Damit bleibt es beim vereinbarten Ablauf: im April wird der umfassende Fragebogen des Gerichts noch ergänzt, auch die Parteien dürfen ihre Fragen einbringen. Am 6. Mai 2022 wird ein Gutachter oder eine Gutachterin namentlich bestellt, wobei klar ist, dass diese Rechtsexpertin oder der Rechtsexperte für italienisches Recht in Deutschland an einer Universität beheimatet sein muss. Der Gutachterin oder dem Gutachter wird man voraussichtlich mehrere Monate einräumen müssen, um alle die gestellten Detailfragen beantworten zu können. „Ein bis zwei Monate wird er oder sie schon brauchen“, schätzt VZS-Geschäftsführerin Bauhofer. Womit man schon mitten im „Ferragosto“ gelandet wäre. Unterstützt wurden die Südtiroler von den Rechtsanwälten Rodolfo Dolce und Stefano Dangel.

Die grenzüberschreitende Musterfeststellungsklage der Südtiroler Verbraucherschützer ist völlig einmal in dieser Art. Sie betrifft ausschließlich manipulierte Diesel-Fahrzeuge aus dem VW Konzern (VW, Seat, Skoda, Audi) mit dem Betrugsmotor EA 189 aus den Baujahren von 2009 bis 2015, die im Zuge des VW Dieselskandals im September 2015 aufgeflogen ist.

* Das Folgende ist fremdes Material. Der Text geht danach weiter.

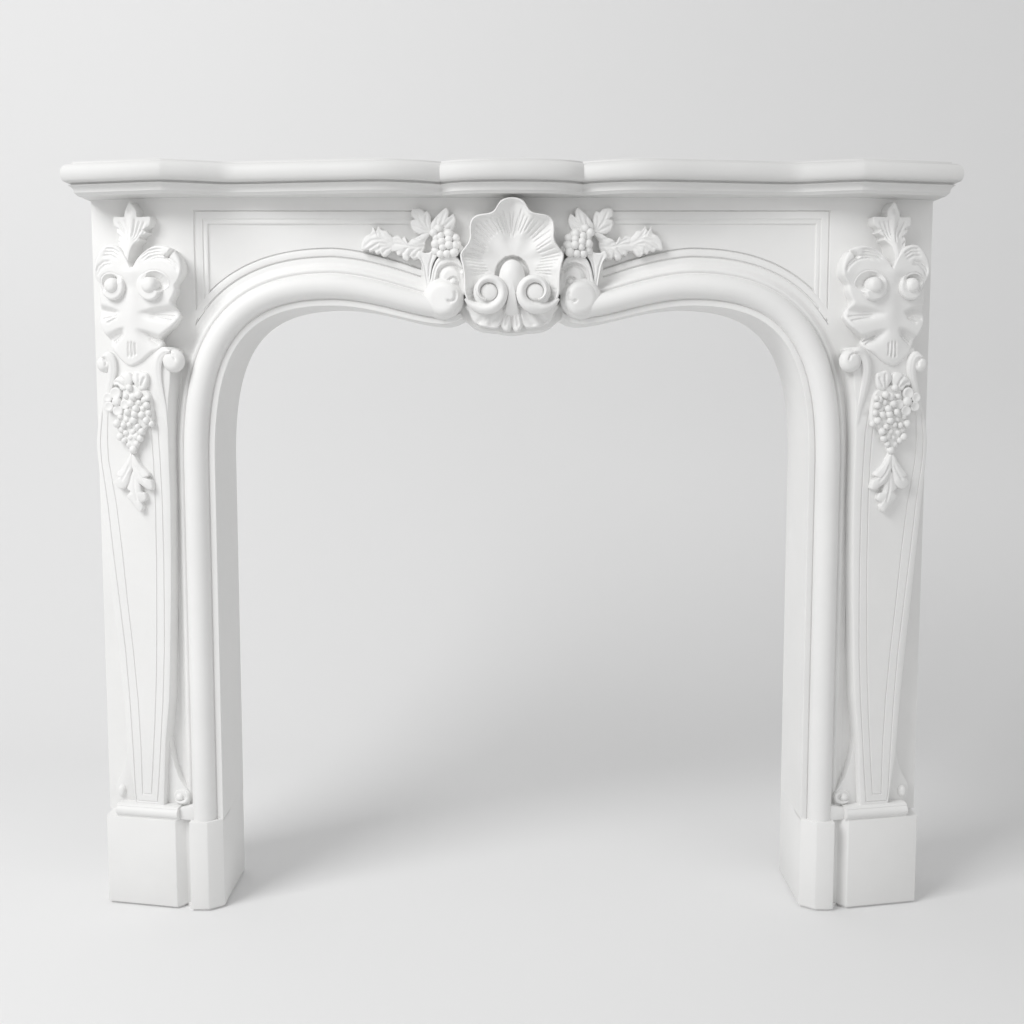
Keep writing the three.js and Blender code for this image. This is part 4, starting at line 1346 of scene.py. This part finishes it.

Die deutsche Rechtsprechung und der EuGH haben für diese Fälle eindeutig eine arglistige Täuschung der Kunden festgestellt, sodass diese Fälle rechtlich eine g’mahnte Wies’n sind.

Die Südtiroler Verbraucherschützer sind erst relativ spät, im Dezember 2020, auf Dieselklagen aufgesprungen und hat diese grenzüberschreitende Musterfestellungsklage beantragt. Anfang 2021 wurde die Eintragung ins deutsche Klagregister gestattet. Ein Jahr lang hat es gedauert, bis die erste mündliche Verhandlung vor dem OLG Braunschweig stattfand.

Die Verbraucherzentrale Südtirol hat den Vorteil, zu Klagen legitimiert zu sein, anders als der österreichischen Verbraucherschutzverein (VSV). Dieser hatte 2019 dennoch einen Weg gefunden, für Südtiroler und Österreicher VW-Geschädigte Pionierarbeit zu leisten und sie an der deutschen Musterfeststellungsklage gegen VW zu beteiligen.

Damals beteiligten sich 300 Südtiroler mit Hilfe des VSV an der deutschen Musterfeststellungsklage, gingen beim anschließenden Vergleich im Jahr 2020 aber ebenso leer wie alle nicht-deutschen VW Kunden. 60 der abgeschmetterten Südtiroler reichten mit Hilfe des VSV und eines Prozessfinanzierers individuelle Klagen gegen VW in Deutschland ein. Der erste erfolgreiche Fall des Kastelruthers Arnold Trocker brachte diesem 9.000 Euro für seinen Audi Q5 ein, den er behalten durfte.
Auch hier spielt die Frage eine Rolle, ob nach deutschem oder italienischem Recht geurteilt wird. Jene Autos, die direkt in Deutschland gekauft wurden – wie das von Arnold Trocker – wurden nach deutschem Recht beurteilt. Bei den meisten anderen, in denen die Autos in Südtirol gekauft wurden, geht alles nach italienischem Recht.

Bereits Ende März soll dem zuständigen Landgericht Braunschweig das Rechtsgutachten eines italienischen Rechtsexperten vorliegen, das für das Gericht bindend ist und das alle gestellten Detailfragen klären soll.
Nicht nur bei der Verbraucherzentrale Südtirol wird man mit Spannung hinschauen, wie diese Verfahren enden.